--- Stored records ---

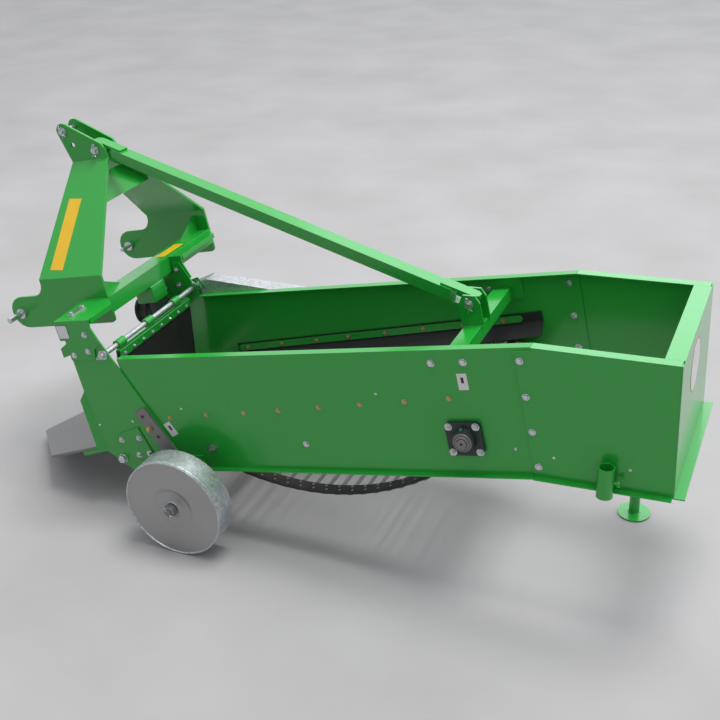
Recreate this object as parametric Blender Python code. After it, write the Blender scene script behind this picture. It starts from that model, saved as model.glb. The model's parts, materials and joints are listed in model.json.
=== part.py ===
"""Single-row elevator potato digger, carried on a tractor's three-point linkage.

Every solid is drawn in the machine's own frame: u runs forward along the tub, y to the left and v up,
square to the tub's floor line, with u = 0 at the seam between the main panels and the rear box and
v = 0 on the main panels' bottom edge.  The machine parks nose down on its two depth wheels and a stand,
so one empty turns that frame into the world, where +X is forward, +Y left and +Z up.
"""

import bmesh
import bpy
from math import asin, atan2, cos, hypot, pi, radians, sin
from mathutils import Matrix, Vector

# ---------------------------------------------------------------- driving dimensions, metres
GAP = 0.0003                 # running gap between separate pieces that touch
NOSE_DOWN = radians(11.5)    # how far the parked machine leans towards its share

TUB_WIDTH = 0.580            # outside of the two main panels
PANEL_THICKNESS = 0.004
PANEL_HEIGHT = 0.425
PANEL_LENGTH = 1.430         # seam to the front top corner
PANEL_TAIL = 0.054           # part of the main panel that runs on behind the seam
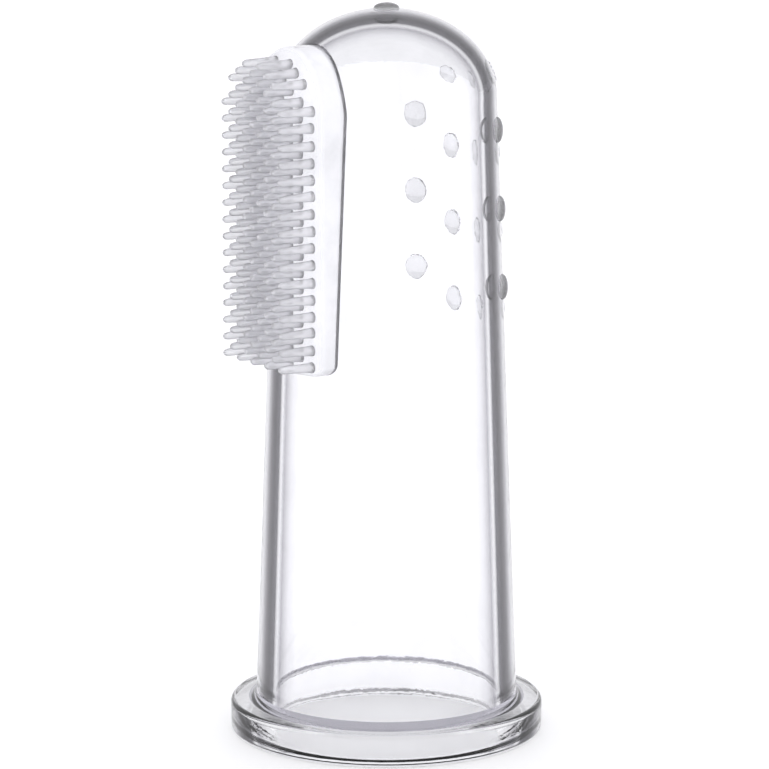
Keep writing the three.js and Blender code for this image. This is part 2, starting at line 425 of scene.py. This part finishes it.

---

Problem statement =
Select from the material above each line in which the string "behind" appears, and list those lines.

Written answer =
Recreate this object as parametric Blender Python code. After it, write the Blender scene script behind this picture. It starts from that model, saved as model.glb. The model's parts, materials and joints are listed in model.json.
PANEL_TAIL = 0.054           # part of the main panel that runs on behind the seam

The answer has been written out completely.